While I initially thought the novel unsentimental tone worked in its favour, making most scenes much more chilling, but I soon noticed that it wasn’t as impartial as it seemed. Even when the narrative follows other characters, it clearly favours its two ‘protagonists’. The narrative’s voice seemed to treat characters other than Hess and Thulin with dislike, or it addressed them by their nationality (the narrative calls Hess’ former colleague François the Frenchman…even after we already have been informed that yes, François is French), vices, or the role they play in the story. For example, when the narratives follows the two ‘bad’ detectives that work against our two main leads, it is quick to present them as stupid, since it has to emphasise that they are CORRUPT and STUPID.
While the chapters’ shortness occasionally did create a sense of suspense, they often seemed to end on rather silly note, and it seemed that the author was make even the most boring or ordinary scenes abruptly end witha sort of ‘cliff-hanger’.
Here are a lists of the clichés that I could have personally done without :

The Brooding Male Lead With A Past
In spite of his intelligence, this temperamental guy often behaves in a way that makes his superiors see him as insubordinate. Yet, he is the only who notices the chestnut men, and he is the main drive behind the investigation’s process.
I really disliked Hesse. I thought he was arrogant and difficult for no reason (yes, he has been ‘relocated’, but would he really act like such a sulk? ). He made no attempt to form a work-relationship with his colleagues, so I’m not sure why I should feel bad that they regard him with hostility (very tit for tat if you ask me).

The Hot Female Detective Who Is Good At Her Job But Not The Greatest Mother
She takes no shit from her male colleagues, who often try it on with her. While I’m sure that there are cases where male detectives try to sexually harass their female colleagues, I’m getting kind of tired of reading of the same scenes, especially if they are included just to make her seem more ‘badass’. Allegedly Thulin is smart, but her expertise lies in certain computer programs (she wants to join the department for cyber crime) so she is surprisingly useless for most of the investigation. In addition to her supposedly intelligence, she also has a banger of a body. I get that being strong or fit is an advantage in her line of work but it’s one thing to have a muscular body, it’s another to have the perfect body (much is made of “her slender waist and shapely backside”). When questioning a doctor she ‘uses’ her looks and acts “coquettishly” to trip this guy up. Couldn’t she have been able to question him effectively without having to rely on her physical appearance ? What about her brains? Not enough?
And because the story has to stress that she is not like other women, in that she is focused on her career, she also has to have an active sexual life. And no, she doesn’t do ‘romance’. Nor does she have time for her child (which is perfectly reasonable given the type of job that she does, yet she is made to seem like a careless mother). Anyway, she is too busy and badass for any of that sentimental stuff.

Corruption Ahoy
We have these two detectives who are clearly there just to make our leads look good. They are racist, sexist, stupid, amoral, and incompetent. Yep. Because they are jealous of our main leads they try to make their life harder. The narrative makes it clear that these are BAD detectives. In fact, most of the police personnel seems unfit to work.

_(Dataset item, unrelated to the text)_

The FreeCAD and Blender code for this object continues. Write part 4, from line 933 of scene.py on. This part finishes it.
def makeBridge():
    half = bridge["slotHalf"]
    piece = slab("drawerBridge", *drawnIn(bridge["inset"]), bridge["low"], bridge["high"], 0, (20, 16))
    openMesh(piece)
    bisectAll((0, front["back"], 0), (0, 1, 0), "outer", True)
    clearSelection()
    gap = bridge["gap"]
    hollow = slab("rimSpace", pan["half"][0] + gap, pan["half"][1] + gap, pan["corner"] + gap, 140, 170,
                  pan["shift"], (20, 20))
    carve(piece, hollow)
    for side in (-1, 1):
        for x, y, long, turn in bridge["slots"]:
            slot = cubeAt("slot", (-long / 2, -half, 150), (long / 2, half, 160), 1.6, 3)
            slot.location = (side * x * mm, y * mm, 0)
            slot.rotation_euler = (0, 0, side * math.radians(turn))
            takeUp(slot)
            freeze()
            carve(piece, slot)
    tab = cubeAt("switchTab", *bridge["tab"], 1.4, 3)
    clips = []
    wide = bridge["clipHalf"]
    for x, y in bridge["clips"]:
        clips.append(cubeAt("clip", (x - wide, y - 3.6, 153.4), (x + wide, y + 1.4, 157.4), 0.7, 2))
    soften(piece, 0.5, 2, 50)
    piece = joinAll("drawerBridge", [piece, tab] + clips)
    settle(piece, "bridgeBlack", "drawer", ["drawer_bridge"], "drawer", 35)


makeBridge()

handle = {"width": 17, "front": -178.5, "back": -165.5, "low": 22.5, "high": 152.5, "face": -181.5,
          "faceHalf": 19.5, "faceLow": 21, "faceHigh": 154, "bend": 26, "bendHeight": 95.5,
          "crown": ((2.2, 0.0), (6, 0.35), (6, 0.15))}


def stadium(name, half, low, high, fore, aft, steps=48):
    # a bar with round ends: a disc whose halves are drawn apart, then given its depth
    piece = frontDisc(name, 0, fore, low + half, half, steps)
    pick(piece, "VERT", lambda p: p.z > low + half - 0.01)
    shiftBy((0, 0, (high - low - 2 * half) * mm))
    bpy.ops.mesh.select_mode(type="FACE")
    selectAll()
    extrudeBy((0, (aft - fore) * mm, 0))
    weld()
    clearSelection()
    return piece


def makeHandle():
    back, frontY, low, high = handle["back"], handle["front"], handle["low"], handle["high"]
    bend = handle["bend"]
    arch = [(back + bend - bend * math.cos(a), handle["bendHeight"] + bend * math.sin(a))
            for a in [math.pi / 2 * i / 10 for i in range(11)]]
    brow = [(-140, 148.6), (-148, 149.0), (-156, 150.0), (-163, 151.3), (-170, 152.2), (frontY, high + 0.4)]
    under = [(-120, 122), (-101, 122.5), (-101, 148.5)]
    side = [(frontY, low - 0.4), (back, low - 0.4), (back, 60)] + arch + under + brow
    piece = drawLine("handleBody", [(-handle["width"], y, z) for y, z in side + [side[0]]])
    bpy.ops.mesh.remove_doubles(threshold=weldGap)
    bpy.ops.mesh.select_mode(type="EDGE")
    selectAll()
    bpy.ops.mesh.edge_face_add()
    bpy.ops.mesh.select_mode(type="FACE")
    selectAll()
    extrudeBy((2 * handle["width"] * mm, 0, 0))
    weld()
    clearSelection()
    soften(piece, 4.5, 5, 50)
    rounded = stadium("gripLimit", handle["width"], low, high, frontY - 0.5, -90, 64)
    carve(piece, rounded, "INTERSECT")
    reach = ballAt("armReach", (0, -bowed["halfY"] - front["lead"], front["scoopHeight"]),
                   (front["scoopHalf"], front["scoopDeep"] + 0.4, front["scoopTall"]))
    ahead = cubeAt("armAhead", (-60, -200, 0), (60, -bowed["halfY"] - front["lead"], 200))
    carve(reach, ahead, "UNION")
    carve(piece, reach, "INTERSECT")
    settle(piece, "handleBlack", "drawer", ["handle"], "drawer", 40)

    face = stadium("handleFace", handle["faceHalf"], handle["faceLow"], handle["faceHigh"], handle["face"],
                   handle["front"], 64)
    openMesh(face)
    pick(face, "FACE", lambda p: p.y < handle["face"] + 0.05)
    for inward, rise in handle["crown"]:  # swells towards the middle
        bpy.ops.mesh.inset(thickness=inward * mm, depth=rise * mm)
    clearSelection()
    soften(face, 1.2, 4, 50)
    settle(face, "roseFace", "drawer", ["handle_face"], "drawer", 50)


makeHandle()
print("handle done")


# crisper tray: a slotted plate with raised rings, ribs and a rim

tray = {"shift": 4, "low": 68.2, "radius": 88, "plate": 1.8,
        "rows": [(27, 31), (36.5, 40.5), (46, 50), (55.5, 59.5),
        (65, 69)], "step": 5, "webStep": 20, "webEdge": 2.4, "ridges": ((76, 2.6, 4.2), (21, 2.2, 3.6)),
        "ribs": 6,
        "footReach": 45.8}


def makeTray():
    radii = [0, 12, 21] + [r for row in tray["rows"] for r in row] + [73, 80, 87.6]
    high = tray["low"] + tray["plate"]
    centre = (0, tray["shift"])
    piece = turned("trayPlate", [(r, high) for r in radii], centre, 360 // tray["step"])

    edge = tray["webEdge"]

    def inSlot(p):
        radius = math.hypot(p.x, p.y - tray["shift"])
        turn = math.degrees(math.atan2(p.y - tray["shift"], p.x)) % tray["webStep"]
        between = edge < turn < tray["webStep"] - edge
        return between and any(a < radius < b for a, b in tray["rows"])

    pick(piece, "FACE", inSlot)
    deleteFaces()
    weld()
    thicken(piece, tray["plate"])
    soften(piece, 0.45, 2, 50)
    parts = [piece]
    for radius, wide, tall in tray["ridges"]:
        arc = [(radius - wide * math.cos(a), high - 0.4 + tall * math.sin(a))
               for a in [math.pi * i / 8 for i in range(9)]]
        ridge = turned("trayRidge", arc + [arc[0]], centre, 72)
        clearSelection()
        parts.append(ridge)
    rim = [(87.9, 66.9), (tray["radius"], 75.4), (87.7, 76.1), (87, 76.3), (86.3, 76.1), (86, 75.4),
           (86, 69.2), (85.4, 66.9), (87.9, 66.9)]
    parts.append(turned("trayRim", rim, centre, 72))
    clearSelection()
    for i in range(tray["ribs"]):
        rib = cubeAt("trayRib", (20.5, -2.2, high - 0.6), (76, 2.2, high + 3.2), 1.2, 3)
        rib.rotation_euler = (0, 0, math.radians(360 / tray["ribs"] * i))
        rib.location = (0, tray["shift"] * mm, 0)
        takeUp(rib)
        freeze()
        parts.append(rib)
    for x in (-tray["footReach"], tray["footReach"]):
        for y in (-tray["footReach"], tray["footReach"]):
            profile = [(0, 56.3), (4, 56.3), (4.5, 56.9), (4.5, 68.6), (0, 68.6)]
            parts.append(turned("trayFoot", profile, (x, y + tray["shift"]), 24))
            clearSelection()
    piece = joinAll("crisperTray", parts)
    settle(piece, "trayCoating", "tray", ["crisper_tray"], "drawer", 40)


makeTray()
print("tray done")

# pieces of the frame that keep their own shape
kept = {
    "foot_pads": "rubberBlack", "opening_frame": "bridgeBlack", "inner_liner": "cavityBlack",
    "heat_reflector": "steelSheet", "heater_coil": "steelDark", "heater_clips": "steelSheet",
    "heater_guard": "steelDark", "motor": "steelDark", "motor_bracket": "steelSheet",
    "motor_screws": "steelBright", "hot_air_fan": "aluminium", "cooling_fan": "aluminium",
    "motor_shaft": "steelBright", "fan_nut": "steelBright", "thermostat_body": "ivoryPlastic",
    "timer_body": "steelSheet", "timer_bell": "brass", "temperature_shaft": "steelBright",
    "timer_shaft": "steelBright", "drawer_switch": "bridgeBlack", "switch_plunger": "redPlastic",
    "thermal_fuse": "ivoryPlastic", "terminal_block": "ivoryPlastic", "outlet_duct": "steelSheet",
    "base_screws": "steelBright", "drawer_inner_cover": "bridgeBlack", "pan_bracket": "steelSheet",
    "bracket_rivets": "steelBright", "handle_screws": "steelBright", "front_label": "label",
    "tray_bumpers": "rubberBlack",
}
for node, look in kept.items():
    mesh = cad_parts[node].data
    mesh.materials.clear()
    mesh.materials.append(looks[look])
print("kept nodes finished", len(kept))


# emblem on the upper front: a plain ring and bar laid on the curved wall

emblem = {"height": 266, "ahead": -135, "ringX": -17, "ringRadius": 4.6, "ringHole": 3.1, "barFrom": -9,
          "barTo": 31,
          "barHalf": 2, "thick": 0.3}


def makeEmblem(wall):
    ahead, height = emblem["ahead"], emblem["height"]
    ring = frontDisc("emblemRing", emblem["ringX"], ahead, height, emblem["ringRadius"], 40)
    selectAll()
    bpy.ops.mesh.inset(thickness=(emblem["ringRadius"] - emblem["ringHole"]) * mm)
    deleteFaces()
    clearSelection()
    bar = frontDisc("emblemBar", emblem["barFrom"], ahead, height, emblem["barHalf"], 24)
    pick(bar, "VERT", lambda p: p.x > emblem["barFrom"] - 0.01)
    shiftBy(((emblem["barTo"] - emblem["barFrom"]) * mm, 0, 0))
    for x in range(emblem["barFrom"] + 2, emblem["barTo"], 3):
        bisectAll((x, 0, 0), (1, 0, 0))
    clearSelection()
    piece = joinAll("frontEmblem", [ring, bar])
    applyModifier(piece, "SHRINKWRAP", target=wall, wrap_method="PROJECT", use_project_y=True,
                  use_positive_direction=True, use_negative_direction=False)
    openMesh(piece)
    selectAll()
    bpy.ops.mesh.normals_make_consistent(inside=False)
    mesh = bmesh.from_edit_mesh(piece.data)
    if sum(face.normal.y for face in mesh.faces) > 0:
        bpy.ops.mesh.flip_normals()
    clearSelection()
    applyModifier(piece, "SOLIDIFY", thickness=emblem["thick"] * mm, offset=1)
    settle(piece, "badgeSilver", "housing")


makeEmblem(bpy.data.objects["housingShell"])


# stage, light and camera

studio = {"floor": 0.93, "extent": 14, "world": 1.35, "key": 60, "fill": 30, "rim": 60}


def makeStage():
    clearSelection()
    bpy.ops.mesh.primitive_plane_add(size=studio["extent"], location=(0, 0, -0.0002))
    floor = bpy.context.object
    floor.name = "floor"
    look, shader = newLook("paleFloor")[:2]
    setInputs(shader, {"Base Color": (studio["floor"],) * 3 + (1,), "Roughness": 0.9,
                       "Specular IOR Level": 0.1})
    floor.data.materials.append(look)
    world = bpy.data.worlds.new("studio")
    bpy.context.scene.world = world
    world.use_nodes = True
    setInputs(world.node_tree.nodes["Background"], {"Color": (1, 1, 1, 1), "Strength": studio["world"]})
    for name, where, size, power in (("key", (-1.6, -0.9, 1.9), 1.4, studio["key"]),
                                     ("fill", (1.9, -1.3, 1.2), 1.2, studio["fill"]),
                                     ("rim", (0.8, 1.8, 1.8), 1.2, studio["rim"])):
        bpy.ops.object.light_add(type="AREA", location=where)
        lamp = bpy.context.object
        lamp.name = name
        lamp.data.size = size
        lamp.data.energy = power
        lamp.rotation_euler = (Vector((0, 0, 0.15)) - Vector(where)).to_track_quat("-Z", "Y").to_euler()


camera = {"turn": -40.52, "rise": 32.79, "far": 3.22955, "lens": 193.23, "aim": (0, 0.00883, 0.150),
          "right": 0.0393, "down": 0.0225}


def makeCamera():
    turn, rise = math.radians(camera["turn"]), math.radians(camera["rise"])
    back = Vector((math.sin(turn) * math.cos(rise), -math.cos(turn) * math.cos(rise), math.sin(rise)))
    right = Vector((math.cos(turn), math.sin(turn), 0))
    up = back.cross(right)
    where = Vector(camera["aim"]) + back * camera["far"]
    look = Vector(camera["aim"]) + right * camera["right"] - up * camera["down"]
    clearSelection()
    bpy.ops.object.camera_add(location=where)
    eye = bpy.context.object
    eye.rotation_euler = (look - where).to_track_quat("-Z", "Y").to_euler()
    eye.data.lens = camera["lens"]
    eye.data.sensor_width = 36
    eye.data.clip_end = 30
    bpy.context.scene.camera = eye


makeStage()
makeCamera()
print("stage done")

The Detective’s ‘Crazy Wall’
You know the wall that appears in shows like The Wire and True Detective. It’s full of strings, scribbles, articles, and all of that sort of stuff. Well Hess happens to have one of his own, and the narrative reveals this in such a dramatic way, as if it’s a huge reveal or something when it is anything but.

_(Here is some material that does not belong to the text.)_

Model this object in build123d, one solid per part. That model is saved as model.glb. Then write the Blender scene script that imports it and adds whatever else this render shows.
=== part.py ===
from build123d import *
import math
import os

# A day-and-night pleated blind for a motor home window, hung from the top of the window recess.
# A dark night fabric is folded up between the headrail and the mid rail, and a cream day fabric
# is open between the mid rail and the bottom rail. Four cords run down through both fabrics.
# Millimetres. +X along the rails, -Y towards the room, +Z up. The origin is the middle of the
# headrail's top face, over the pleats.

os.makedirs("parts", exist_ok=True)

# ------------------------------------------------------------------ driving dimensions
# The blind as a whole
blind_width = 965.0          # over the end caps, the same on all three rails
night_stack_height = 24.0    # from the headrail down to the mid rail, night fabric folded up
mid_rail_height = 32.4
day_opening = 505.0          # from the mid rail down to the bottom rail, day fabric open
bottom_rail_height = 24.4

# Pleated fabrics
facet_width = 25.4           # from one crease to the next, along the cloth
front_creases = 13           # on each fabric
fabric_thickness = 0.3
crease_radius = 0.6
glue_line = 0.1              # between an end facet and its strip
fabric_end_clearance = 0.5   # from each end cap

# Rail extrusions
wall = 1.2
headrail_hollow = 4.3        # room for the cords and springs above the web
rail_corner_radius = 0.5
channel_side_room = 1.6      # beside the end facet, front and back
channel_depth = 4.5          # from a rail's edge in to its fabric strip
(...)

Consulting a Convicted Killer
This whole interaction was laughable and full of poorly veiled allusions.

The Twist
Knowing the killer’s identity doesn’t always detract from my overall reading experience. Here however I found the killer’s character and motivations too be rather overdone.

This was a very bland thriller. I disliked both the narrative’s judg-y tone and its shallow characters. The plot went on and on, but I wasn’t all that interested.